Independence from Tier 2–3 providers

While we continue extending this architecture to additional components, the ones we’ve migrated achieved complete independence from other data sources.

Failures or latency spikes in downstream services no longer directly affect these flows. This has strengthened fault isolation and improved overall system stability.

Latency improvements

By calculating decisions entirely in memory, we removed the most expensive part of the request path.

No synchronous enrichment calls
No database reads on the critical path
In memory-only calculations for over 99% of the requests

The result was a significant reduction in latency, both P50 and P99, with far more consistent response times.

We lowered our P50 latency from 240ms to 6ms, and P99 latency from 720ms to 80ms.

A stronger foundation

Beyond the immediate gains, the new architecture gives us a much stronger foundation for future work:

Fully automated horizontal scaling.
Clear data ownership boundaries.
Split between configuration definitions and evaluation logic

Closing Thoughts

This project was not about chasing novelty. It was about accepting that a system which once served us well no longer matched our scale or reliability requirements.

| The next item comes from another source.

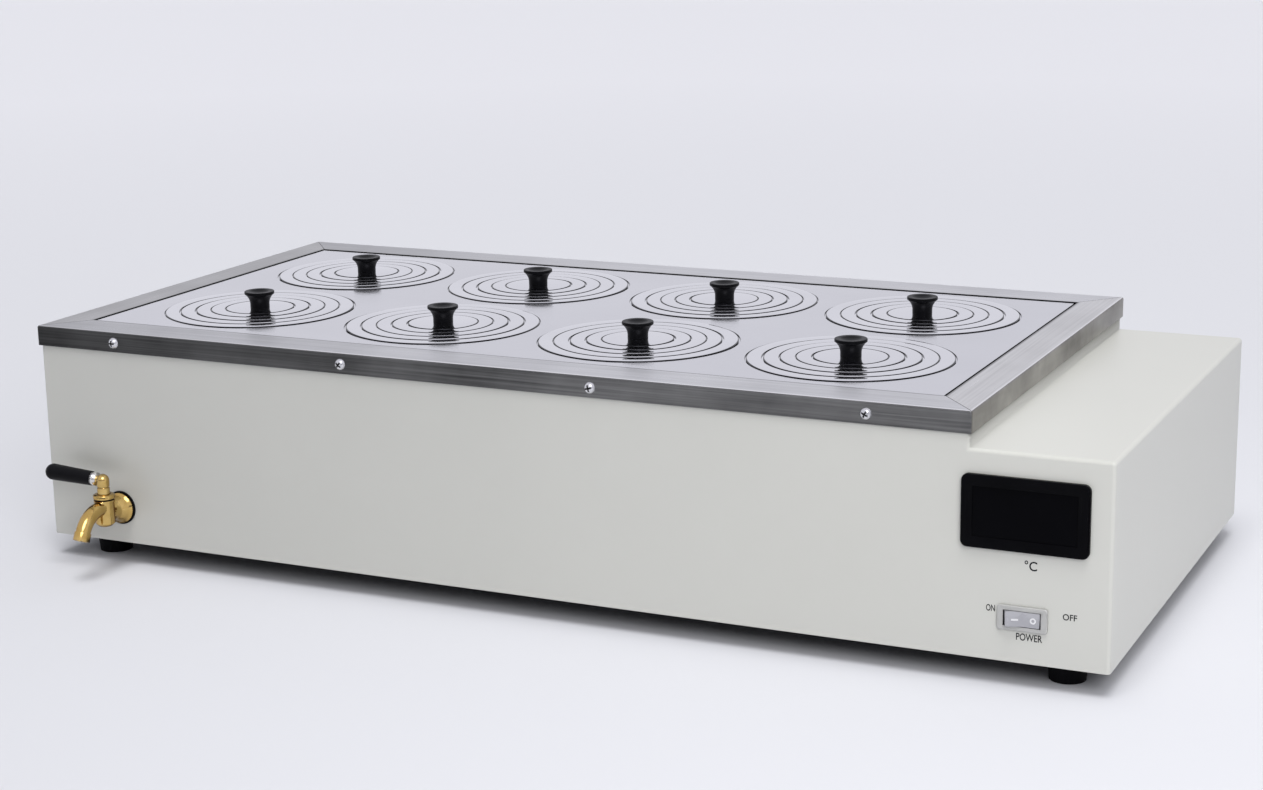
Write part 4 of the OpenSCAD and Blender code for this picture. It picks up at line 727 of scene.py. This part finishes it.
flare = knob_lip_r - knob_waist_r - lip_under_w
flare_h = knob_h - knob_lip_h - waist_z
flare_r = (flare ** 2 + flare_h ** 2) / (2 * flare)
flare_line = []
for k in range(13):
    z = flare_h * k / 12
    flare_line.append((knob_waist_r + flare_r - (flare_r ** 2 - z ** 2) ** 0.5, waist_z + z))
dish_w = knob_lip_r - lip_ring_w
dish_r = (dish_w ** 2 + dish_depth ** 2) / (2 * dish_depth)
dish_line = []
for k in range(9):
    r = dish_w * (1 - k / 8)
    dish_line.append((r, knob_h + dish_r - dish_depth - (dish_r ** 2 - r ** 2) ** 0.5))
lip = softened([flare_line[-1], (knob_lip_r, knob_h - knob_lip_h + lip_under_h), (knob_lip_r, knob_h),
                dish_line[0]], lip_edge, 4)[5:-5]
knob_foot = 0.0015
knob_section = [(0.0, knob_foot), (knob_waist_r - foot_edge, knob_foot), (knob_waist_r, knob_foot + foot_edge)]
knob_section += flare_line + lip + dish_line
lid_rise, lid_dome, lid_roll = first_rise + 5 * ring_rise, 0.0005, 0.0007
lid_edge = [(lid_r - lid_roll * (1 - sin(pi / 8 * k)), lid_rise - lid_roll * (1 - cos(pi / 8 * k)))
            for k in range(5)]
lid_face = [((lid_r - lid_roll) * k / 12, lid_rise + lid_dome * (1 - (k / 12) ** 2)) for k in range(12)]
lid_section = lid_face + lid_edge + [(lid_r, lid_rise - sheet), (0.0, lid_rise - sheet)]
for n, (x, y) in enumerate(hole_middles, 1):
    for k in range(1, 6):
        x += ring_shift * cos(turn_per_hole * n + turn_per_ring * k)
        y += ring_shift * sin(turn_per_hole * n + turn_per_ring * k)
    body = f"lid_set_{n}"
    lid_shape = turned(lid_section, (x, y, plate_high.z), 120)
    screw = screw_head.data.copy()
    screw.transform(Matrix.Translation((x, y, plate_high.z + lid_rise - sheet)) @ Matrix.Rotation(pi, 4, "X"))
    lid_shape.from_mesh(screw)
    knob_shape = turned(knob_section, (x, y, plate_high.z), 96)
    for shape, name, slot, finish, node in (
            (lid_shape, f"lid_disc_{n}", "stainless_polished", ring_steel, f"lid_{n}"),
            (knob_shape, f"turned_knob_{n}", "black_phenolic", phenolic, f"knob_{n}")):
        piece_from(to_mesh(shape, name), name, body, [finish], node)
bpy.data.objects.remove(screw_head)

# ---------- Heating tube, shelf and probe ----------
# A stainless-sheathed heating tube is bent through half a turn over the tank's floor, under a perforated
# shelf. The slim probe lies between its legs. Brass glands and nuts seal them in the tank's right wall.
tube_steel = coated("tube_steel", (0.24, 0.22, 0.20), (0.42, 0.40, 0.38), 0.34, 600.0, 0.08, 25.0, metal=1.0)
shelf_steel = brushed("shelf_steel", (0.50, 0.50, 0.51), (0.64, 0.64, 0.66), 0.28, (14.0, 700.0, 700.0))
brass = coated("cast_brass", (0.52, 0.32, 0.075), (0.84, 0.62, 0.25), 0.13, 900.0, 0.06, 90.0, metal=1.0)
# Brass is painted dark brown where it is seen edge on: painted dark reflection along its outlines
brass_tree = brass.node_tree
brass_shader = brass_tree.nodes["Principled BSDF"]
brass_edge = add(brass_tree, "ShaderNodeLayerWeight", {"Blend": 0.30})
brass_face = brass_shader.inputs["Base Color"].links[0].from_socket
brass_edge_dark = between(brass_tree, brass_edge.outputs["Facing"], brass_face, (0.16, 0.065, 0.012))
brass_tree.links.new(brass_edge_dark, brass_shader.inputs["Base Color"])
for node, body, slot, material in (("heater_element", "bath", "stainless_tube", tube_steel),
                                   ("probe", "bath", "stainless_tube", tube_steel),
                                   ("shelf", "shelf", "stainless_brushed", shelf_steel),
                                   ("heater_nuts", "bath", "brass", brass),
                                   ("probe_gland", "bath", "brass", brass)):
    dressed(node, node + "_piece", body, slot, material)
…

By moving replication upstream, simplifying the decision path, and migrating carefully, we were able to make a big architectural change with minimal customer impact.

While the journey continues, the core foundation is now in place. Customers are already benefiting from faster performance, improved stability, and support for new capabilities. In large-scale systems, laying that foundation is often the most difficult milestone.